CAS 2013: Zu Audio







I have a confession to make. It’s a little embarrassing, but I hope you’ll bear with me. You see, I never really loved Zu Audios speakers. Don’t get me wrong, here. I’ve wanted to like Zu’s speakers for just about as long as Zu’s been making them. It’s never happened. They’ve always sounded a bit too raw for my taste, with a nasty treble and a vicious fatigue factor.

Now, sure, I would have taken home just about any Zu — no matter how grotty it sounded — over just about any refined mini-monitor. Zu always seemed to get the jump factor right.
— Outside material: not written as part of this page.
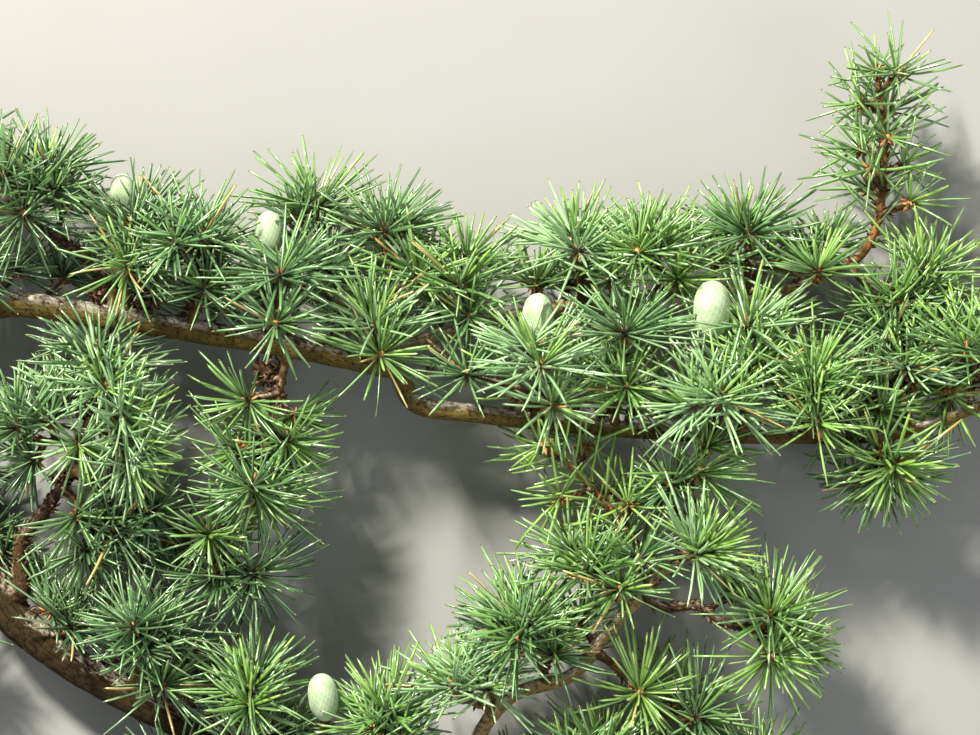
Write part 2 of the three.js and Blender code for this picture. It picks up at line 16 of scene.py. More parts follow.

They might have missed some of the niceties, they might have missed the detail, and they might even have sounded like raw crap, but you could actually enjoy music. In my book, that’s a whole lot more virtuous than a speaker forces you to think about music. On top of that, Zu’s people are among the most fun, most professional, and most dedicated people I’ve met. It’s impossible to dislike them.

Still, I never really warmed to Zu speakers. This is a bad enough personal problem that Scot, the benevolent dictator here, actually made a point of asking whether or not I planned to go into the room. As though I’d miss it. I love hanging out and listening to music in their rooms. Even on their worst days, these guys have a set list going that tempts me to blow off the rest of the show. (NB: More exhibitors at these shows need to bring a copy of Streetcore) with them. I am not kidding.)

This system was fronted in Zu’s iconoclastic style. An old Luxman turntable with a Rega arm and a Zu cartridge played into one of K&K Audio‘s superb Maxxed-Out phono preamps. An Allnic L5000 preamp ($20k) steered the signals into a prototype amplifier. If nothing else, this is the kind of haphazard planning that only seems to strike *real* audio junkies. For speakers, a pair of Druid MK.V ($5200) fronted the system. Anchoring the bass was Submission subwoofer ($4000). It’s probably safe to assume that Zu provided all the cable. All of this was set up in a room furnished in Early College, with one Expedit full of vinyl and another filled with Zu Cubes (just in case you forgot they made speakers).

As for the sound… Well… This is a little embarrassing…

I’m a convert now. I would very much like to subscribe to the newsletter.

Maybe it was the K&K phono preamp that made me feel at home. Maybe it was the vibe in the room. Maybe it was the attendees wandering over to pick out records. Maybe I was just fooling myself. Somehow, though, I doubt it.

The Druids really rewarded the assemblage of gear in front of them. The K&K’s sound came through unmolested, with all of its air and delicacy intact. If these Zu’s sounded ragged, I didn’t hear it. The soundstage here was basically contained between the speakers, but realistic within that imaginary window. These Zu’s were actually managing to be audiophile speakers. Maybe the tonal balance was juuuuust a little dark. Maybe the treble was juuuuust a little shy. Maybe there was juuuust a hint of indelicacy.

And that’s when the Violent Femmes went on. I think I may have cheered. Zu’s just-over-nine-grand speaker package brought me as close to the sweaty, beer drenched floor of the Stone Pony as any system I’ve heard at a show. Zu’s Druid may have grown up to be almost respectable, but it has not forgotten how to rock.